-- DESCRIPTION OF THE TASK --
Reproduce exactly the lines of the material beneath, from the line that contains "front_y + hinge_axis_in)" to the line that contains "if empty is", both included, and no other lines.

-- INFORMATION SUPPLIED --
◆ ◆ ◆ ◆ ◆ ◆ ◆

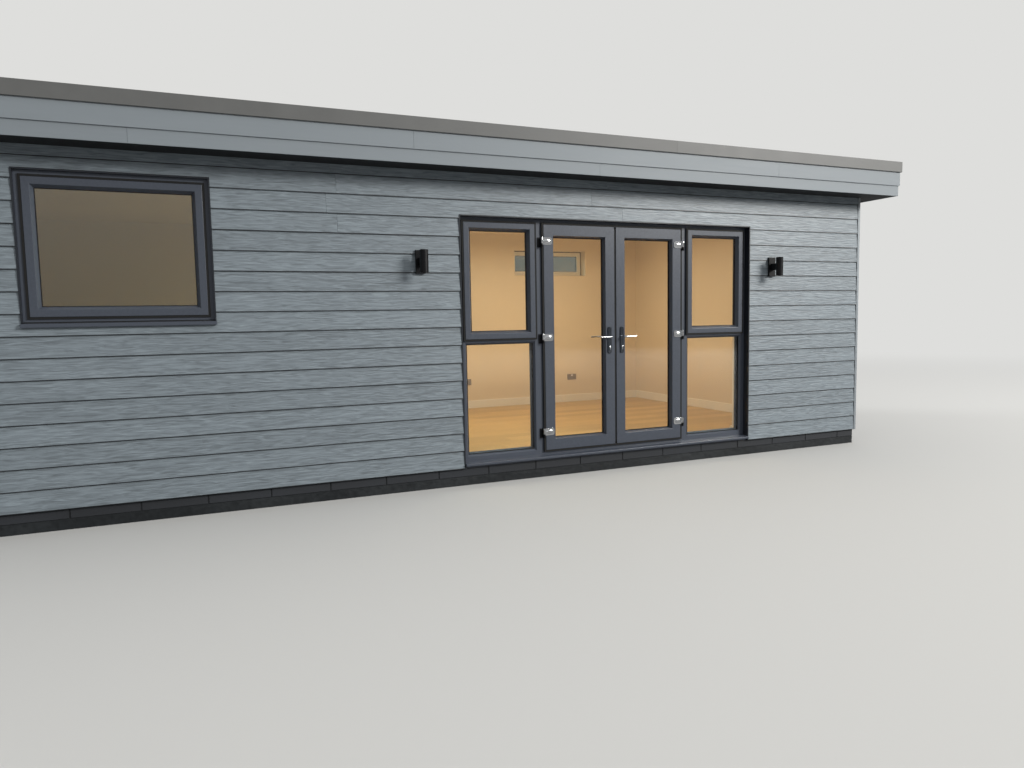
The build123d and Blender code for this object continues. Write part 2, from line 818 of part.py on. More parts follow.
def save(name, shapes):
    """Writes one node, as one solid or as several that don't touch."""
    solids = []
    for shape in shapes if isinstance(shapes, list) else [shapes]:
        solids += list(shape.solids())
    export_step(solids[0] if len(solids) == 1 else Compound(children=solids), f"parts/{name}.step")


def main():
    os.makedirs("parts", exist_ok=True)
    save("base_slab", base_slab())
    long_runs, ends = plinth_courses()
    save("plinth_long_runs", long_runs)
    save("plinth_ends", ends)
    save("floor_boards", floor_boards())

    piers, panels = front_walls()
    save("front_wall", piers)
    save("front_wall_panels", panels)
    piers, panels = back_walls()
    save("back_wall", piers)
    save("back_wall_panels", panels)
    save("left_wall", end_wall(-1))
    save("right_wall", end_wall(1))
    save("front_cladding", front_cladding())
    save("back_cladding", back_cladding())
    save("end_cladding", end_claddings())
    save("corner_trims", corner_trims())
    save("skirting", skirting())
    save("sockets", sockets())

    save("ceiling", ceiling())
    save("roof_deck", roof_deck())
    save("roof_membrane", roof_membrane())
    save("roof_trim", roof_trim())
    save("fascia_boards", fascia_boards())
    save("soffit", soffit())

    save("reveal_liners", reveal_liners())
    posts = door_posts()
    save("door_frame_posts", [at_doors(p) for p in posts])
    save("door_frame_rails", [at_doors(r) for r in door_rails(posts)])
    save("side_light_sashes", [at_doors(s) for s in side_sashes()])
    save("side_light_beads", [at_doors(s) for s in side_beads()])
    save("side_light_glass", [at_doors(s) for s in side_glass()])
    save("door_sill", at_doors(door_sill()))

    bases = []
    right_hand = {
        "door_leaf": door_leaf(),
        "door_glass": door_glass(),
        "handle_plates": handle_plates(),
        "levers": lever_pair(),
        "hinge_flags": [hinge_flag(z) for z in hinge_heights],
    }
    for name, shapes in right_hand.items():
        shapes = shapes if isinstance(shapes, list) else [shapes]
        save(f"{name}_right", [at_doors(s) for s in shapes])
        save(f"{name}_left", [at_doors(mirror(s, about=Plane.YZ)) for s in shapes])
    for z in hinge_heights:
        bases += both_sides(hinge_base(z))
    save("hinge_bases", [at_doors(b) for b in bases])

    save("window_frames", [at_front(front_window_frame()), at_back(back_window_frame())])
    save("window_sash", at_front(window_sash()))
    save("window_glass", window_glass())
    save("window_sill", at_front(window_sill()))
    save("wall_lights", [at_front(wall_light(x)) for x in light_middles])

    print("hinge axes x", door_x - hinge_axis_x, door_x + hinge_axis_x, "y", front_y + hinge_axis_in)
    print("spindles x", door_x - spindle_x, door_x + spindle_x, "z", spindle_height)
    print("leaf y", front_y + leaf_in, front_y + leaf_in + leaf_depth)
    print("overall", 2 * roof_half_length, 2 * roof_half_depth, trim_top)


if __name__ == "__main__":
    main()
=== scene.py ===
import math
import random

import bmesh
import bpy
from bpy.props import FloatProperty, FloatVectorProperty, IntProperty, PointerProperty
from mathutils import Matrix, Vector


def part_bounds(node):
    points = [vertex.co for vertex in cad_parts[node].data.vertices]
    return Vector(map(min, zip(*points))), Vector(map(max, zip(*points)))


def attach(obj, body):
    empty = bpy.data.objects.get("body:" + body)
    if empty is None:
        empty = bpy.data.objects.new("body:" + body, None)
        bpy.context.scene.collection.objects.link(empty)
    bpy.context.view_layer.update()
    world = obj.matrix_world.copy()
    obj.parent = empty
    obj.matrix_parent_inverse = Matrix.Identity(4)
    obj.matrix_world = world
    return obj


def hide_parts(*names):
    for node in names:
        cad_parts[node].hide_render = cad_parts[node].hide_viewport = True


bl_info = {
    "name": "Garden office pod",
    "version": (1, 0, 0),
    "blender": (4, 5, 0),
    "location": "View3D > Sidebar > Pod",
    "description": "Dresses a flat-roofed garden office with boards, frames, glass and fittings",
    "category": "Object",
}

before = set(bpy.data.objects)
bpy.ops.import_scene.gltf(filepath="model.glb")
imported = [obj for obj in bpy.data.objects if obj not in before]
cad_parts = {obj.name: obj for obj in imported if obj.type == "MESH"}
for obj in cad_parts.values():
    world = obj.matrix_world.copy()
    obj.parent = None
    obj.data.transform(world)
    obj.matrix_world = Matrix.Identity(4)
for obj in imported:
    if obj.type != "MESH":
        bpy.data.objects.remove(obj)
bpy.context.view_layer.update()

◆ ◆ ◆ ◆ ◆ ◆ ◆

-- WRITTEN REPLY --
    print("hinge axes x", door_x - hinge_axis_x, door_x + hinge_axis_x, "y", front_y + hinge_axis_in)
    print("spindles x", door_x - spindle_x, door_x + spindle_x, "z", spindle_height)
    print("leaf y", front_y + leaf_in, front_y + leaf_in + leaf_depth)
    print("overall", 2 * roof_half_length, 2 * roof_half_depth, trim_top)


if __name__ == "__main__":
    main()
=== scene.py ===
import math
import random

import bmesh
import bpy
from bpy.props import FloatProperty, FloatVectorProperty, IntProperty, PointerProperty
from mathutils import Matrix, Vector


def part_bounds(node):
    points = [vertex.co for vertex in cad_parts[node].data.vertices]
    return Vector(map(min, zip(*points))), Vector(map(max, zip(*points)))


def attach(obj, body):
    empty = bpy.data.objects.get("body:" + body)
    if empty is None:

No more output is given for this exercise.